Work to do: Reproduce the data exactly.

Dataset content:
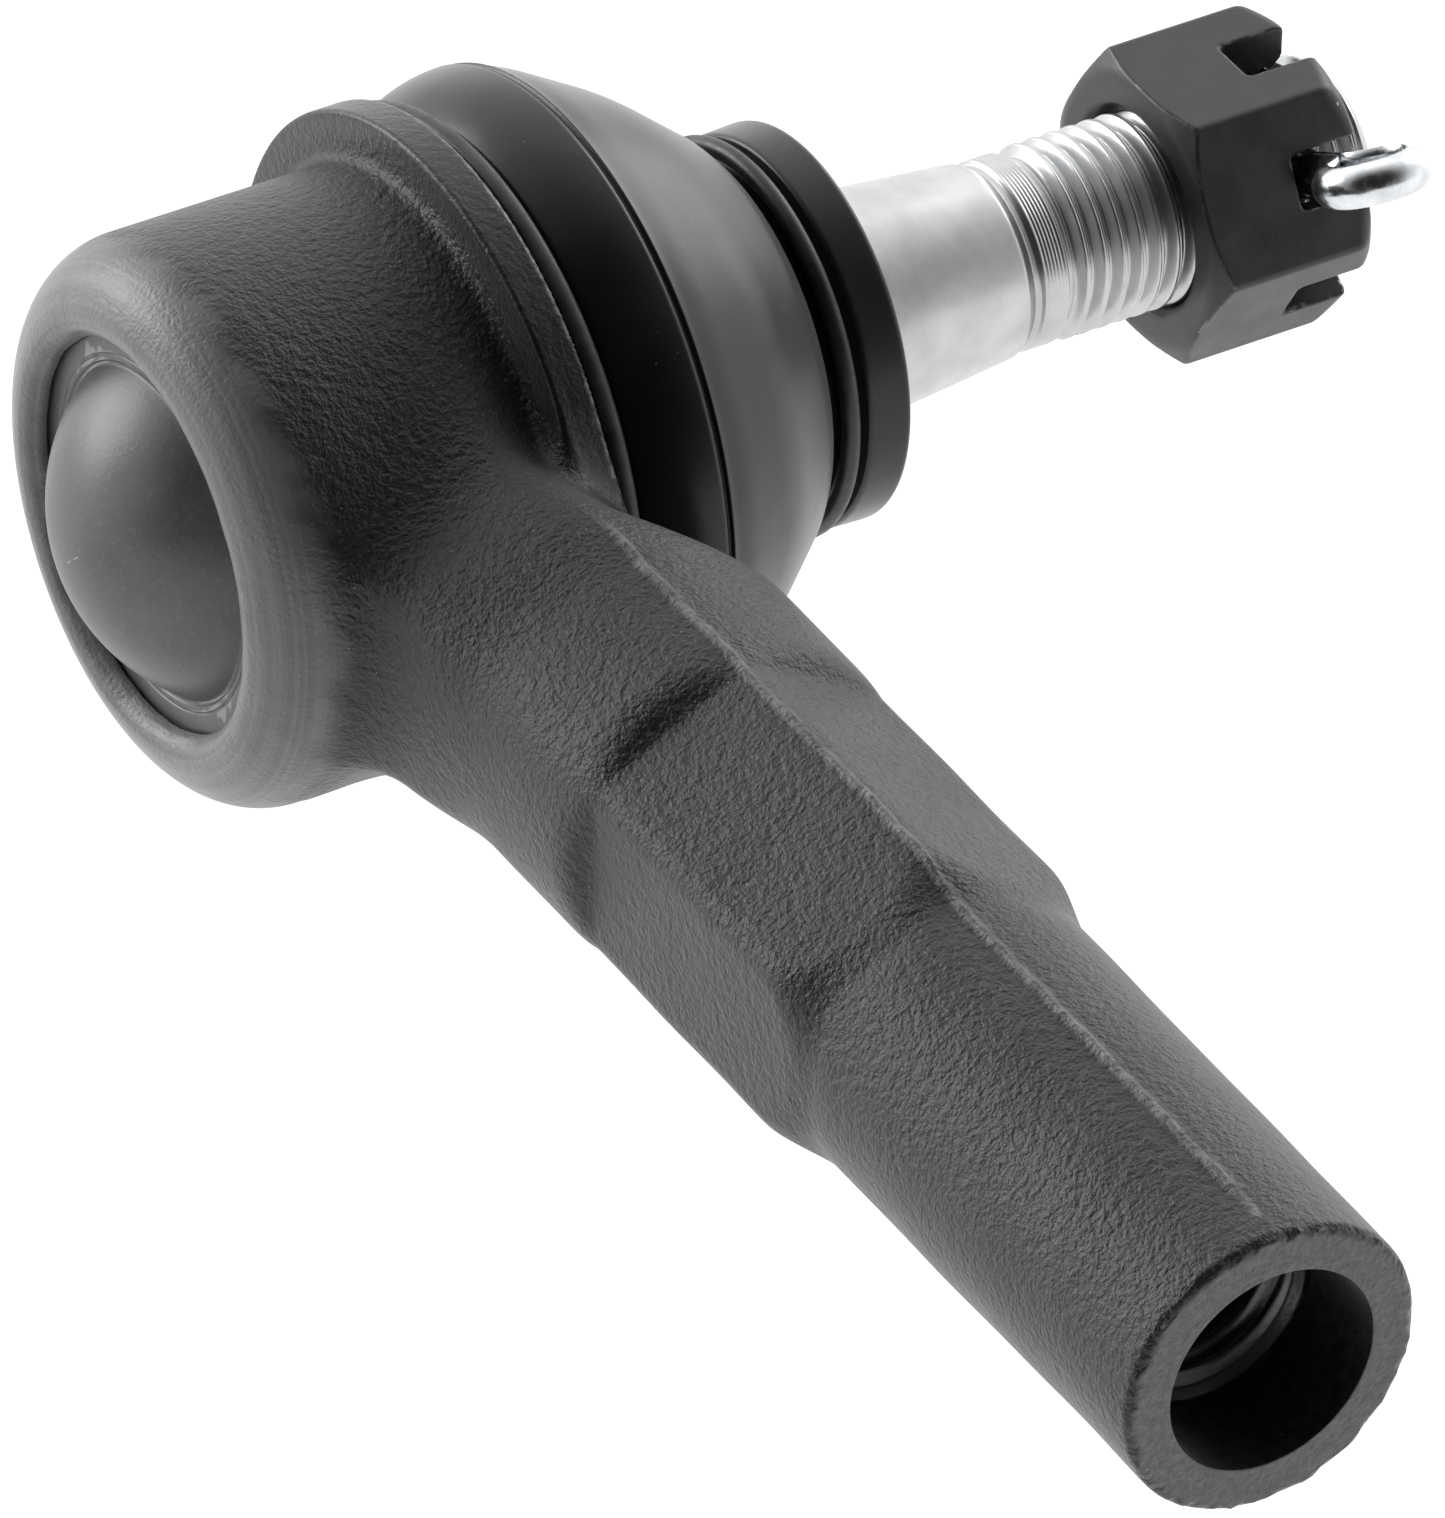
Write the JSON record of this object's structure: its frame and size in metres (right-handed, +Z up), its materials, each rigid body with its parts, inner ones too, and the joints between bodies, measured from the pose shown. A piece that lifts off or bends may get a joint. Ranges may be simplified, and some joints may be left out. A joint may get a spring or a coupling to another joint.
{
  "type": "tie rod end",
  "caption": "Outer tie rod end: a forged ball socket on a threaded hex-waisted arm, with a tapered ball stud, dust boot, slotted castle nut and split cotter pin",
  "frame": {"origin": "Centre of the part's footprint, on the plane it lies on, with the arm and the stud level. The ball centre is at (-38.0, -22.1, 20.5) mm.", "axes": "+X runs along the arm from the socket to the threaded mouth, +Y along the stud from the cover plate to the castle nut, +Z up, square to both."},
  "size_m": [0.117, 0.0852, 0.041],
  "materials": {
    "forged_black": "matt black coating over a grainy forging",
    "cover_steel": "smooth satin grey phosphate on pressed steel",
    "spring_steel": "plain spring wire",
    "bearing_polymer": "unfilled bearing polymer, off-white",
    "machined_steel": "bright turned and rolled steel",
    "boot_rubber": "satin moulded black rubber",
    "ring_black": "smooth black ring",
    "nut_oxide": "dark grey oxide, satin",
    "zinc_wire": "bright zinc plated wire"
  },
  "bodies": {
    "socket": {"socket_housing": "forged_black", "cover_plate": "cover_steel", "preload_spring": "spring_steel", "lower_bearing_seat": "bearing_polymer", "upper_bearing_seat": "bearing_polymer", "boot_retaining_ring": "ring_black"},
    "boot": {"dust_boot": "boot_rubber"},
    "boot_neck": {"boot_neck_ring": "ring_black"},
    "stud": {"ball_stud": "machined_steel", "castle_nut": "nut_oxide"},
    "split_pin": {"cotter_pin": "zinc_wire"}
  },
  "joints": [
    {"name": "stud_swing_about_arm", "type": "hinge", "parent": "socket", "child": "boot", "pos_m": [-0.038, -0.0221, 0.0205], "axis": [1, 0, 0], "range_deg": [-20, 20], "deforming": ["dust_boot"]},
    {"name": "stud_swing_across_arm", "type": "hinge", "parent": "boot", "child": "boot_neck", "pos_m": [-0.038, -0.0221, 0.0205], "axis": [0, 0, 1], "range_deg": [-20, 20], "deforming": ["dust_boot"]},
    {"name": "stud_spin", "type": "hinge", "parent": "boot_neck", "child": "stud", "pos_m": [-0.038, -0.0221, 0.0205], "axis": [0, 1, 0], "continuous": true},
    {"name": "split_pin_pull", "type": "slide", "parent": "stud", "child": "split_pin", "axis": [0.866, 0, 0.5], "range_m": [0, 0.03]}
  ]
}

Solution below:
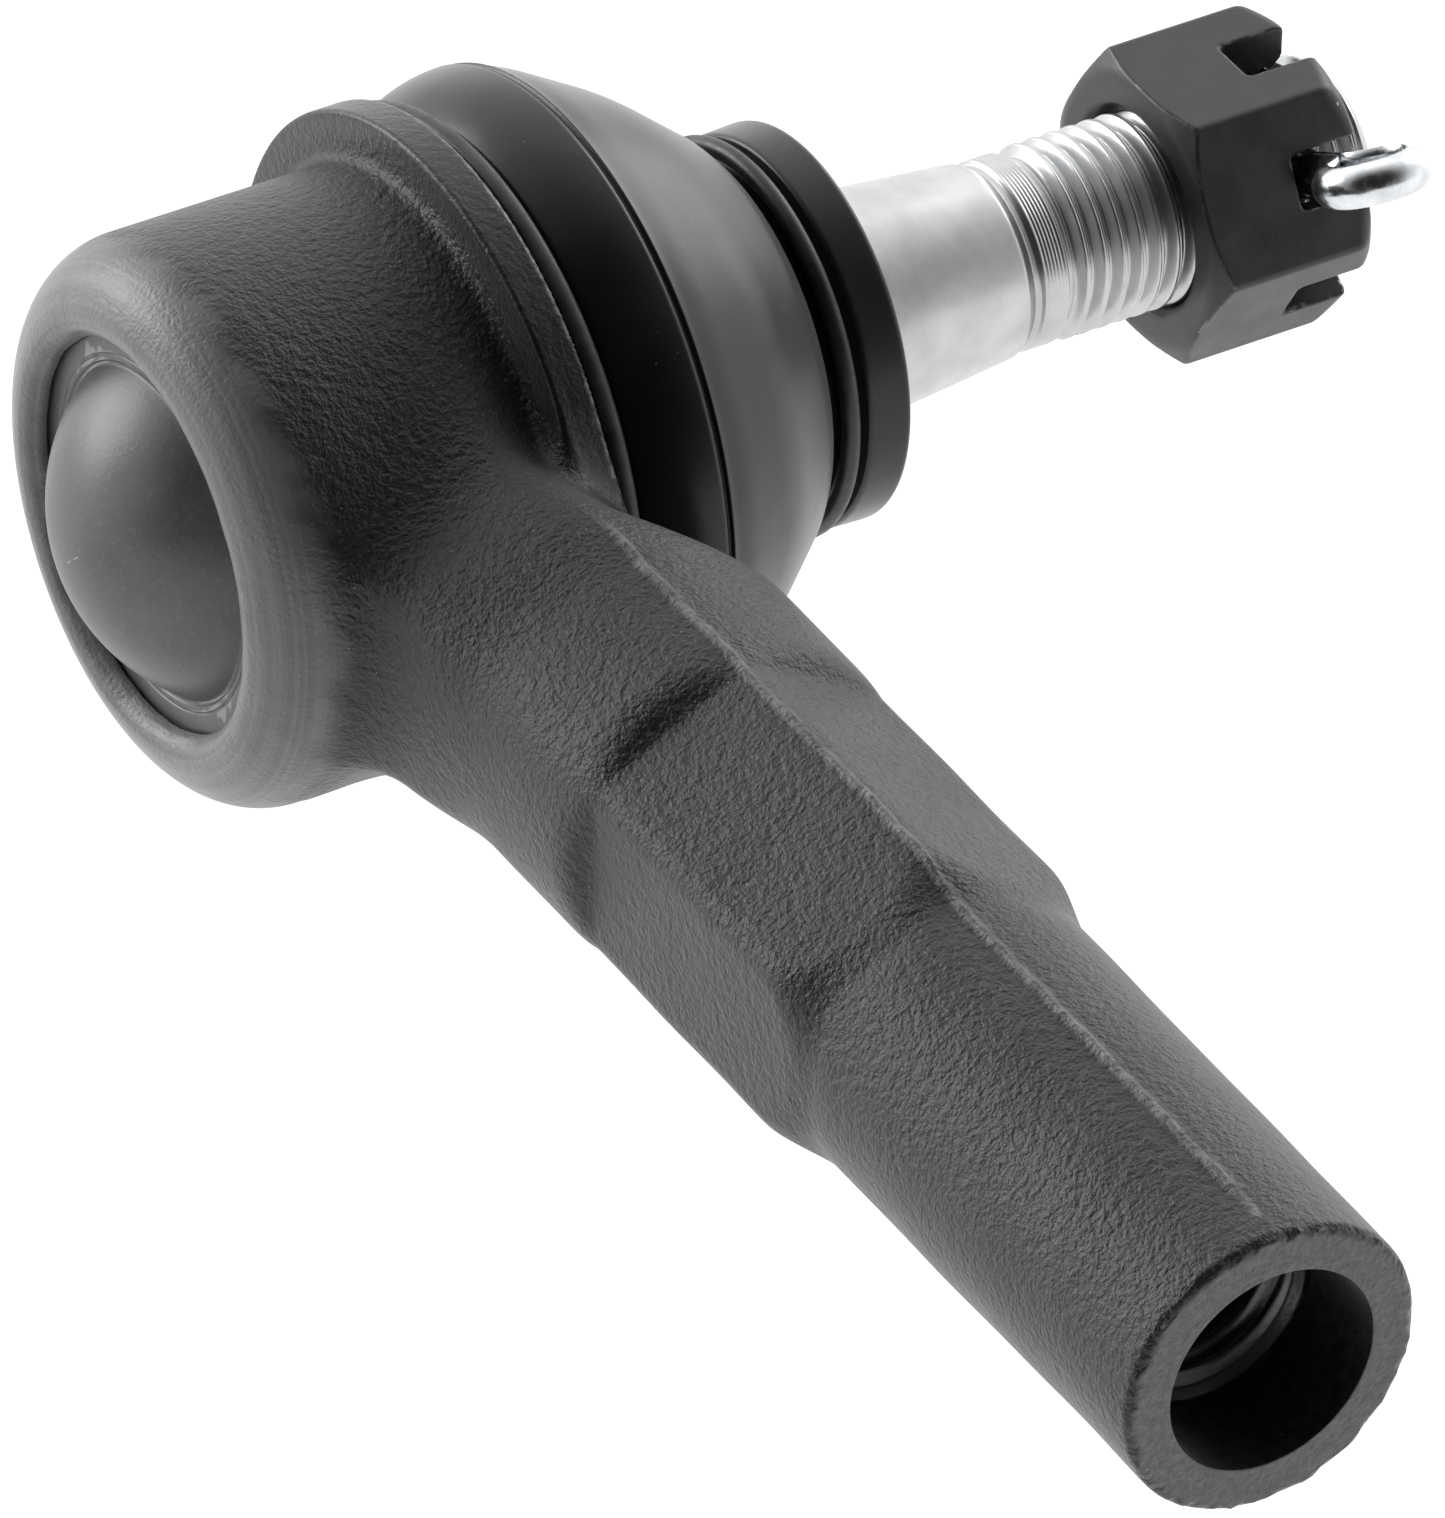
Write the JSON record of this object's structure: its frame and size in metres (right-handed, +Z up), its materials, each rigid body with its parts, inner ones too, and the joints between bodies, measured from the pose shown. A piece that lifts off or bends may get a joint. Ranges may be simplified, and some joints may be left out. A joint may get a spring or a coupling to another joint.
{
  "type": "tie rod end",
  "caption": "Outer tie rod end: a forged ball socket on a threaded hex-waisted arm, with a tapered ball stud, dust boot, slotted castle nut and split cotter pin",
  "frame": {"origin": "Centre of the part's footprint, on the plane it lies on, with the arm and the stud level. The ball centre is at (-38.0, -22.1, 20.5) mm.", "axes": "+X runs along the arm from the socket to the threaded mouth, +Y along the stud from the cover plate to the castle nut, +Z up, square to both."},
  "size_m": [0.117, 0.0852, 0.041],
  "materials": {
    "forged_black": "matt black coating over a grainy forging",
    "cover_steel": "smooth satin grey phosphate on pressed steel",
    "spring_steel": "plain spring wire",
    "bearing_polymer": "unfilled bearing polymer, off-white",
    "machined_steel": "bright turned and rolled steel",
    "boot_rubber": "satin moulded black rubber",
    "ring_black": "smooth black ring",
    "nut_oxide": "dark grey oxide, satin",
    "zinc_wire": "bright zinc plated wire"
  },
  "bodies": {
    "socket": {"socket_housing": "forged_black", "cover_plate": "cover_steel", "preload_spring": "spring_steel", "lower_bearing_seat": "bearing_polymer", "upper_bearing_seat": "bearing_polymer", "boot_retaining_ring": "ring_black"},
    "boot": {"dust_boot": "boot_rubber"},
    "boot_neck": {"boot_neck_ring": "ring_black"},
    "stud": {"ball_stud": "machined_steel", "castle_nut": "nut_oxide"},
    "split_pin": {"cotter_pin": "zinc_wire"}
  },
  "joints": [
    {"name": "stud_swing_about_arm", "type": "hinge", "parent": "socket", "child": "boot", "pos_m": [-0.038, -0.0221, 0.0205], "axis": [1, 0, 0], "range_deg": [-20, 20], "deforming": ["dust_boot"]},
    {"name": "stud_swing_across_arm", "type": "hinge", "parent": "boot", "child": "boot_neck", "pos_m": [-0.038, -0.0221, 0.0205], "axis": [0, 0, 1], "range_deg": [-20, 20], "deforming": ["dust_boot"]},
    {"name": "stud_spin", "type": "hinge", "parent": "boot_neck", "child": "stud", "pos_m": [-0.038, -0.0221, 0.0205], "axis": [0, 1, 0], "continuous": true},
    {"name": "split_pin_pull", "type": "slide", "parent": "stud", "child": "split_pin", "axis": [0.866, 0, 0.5], "range_m": [0, 0.03]}
  ]
}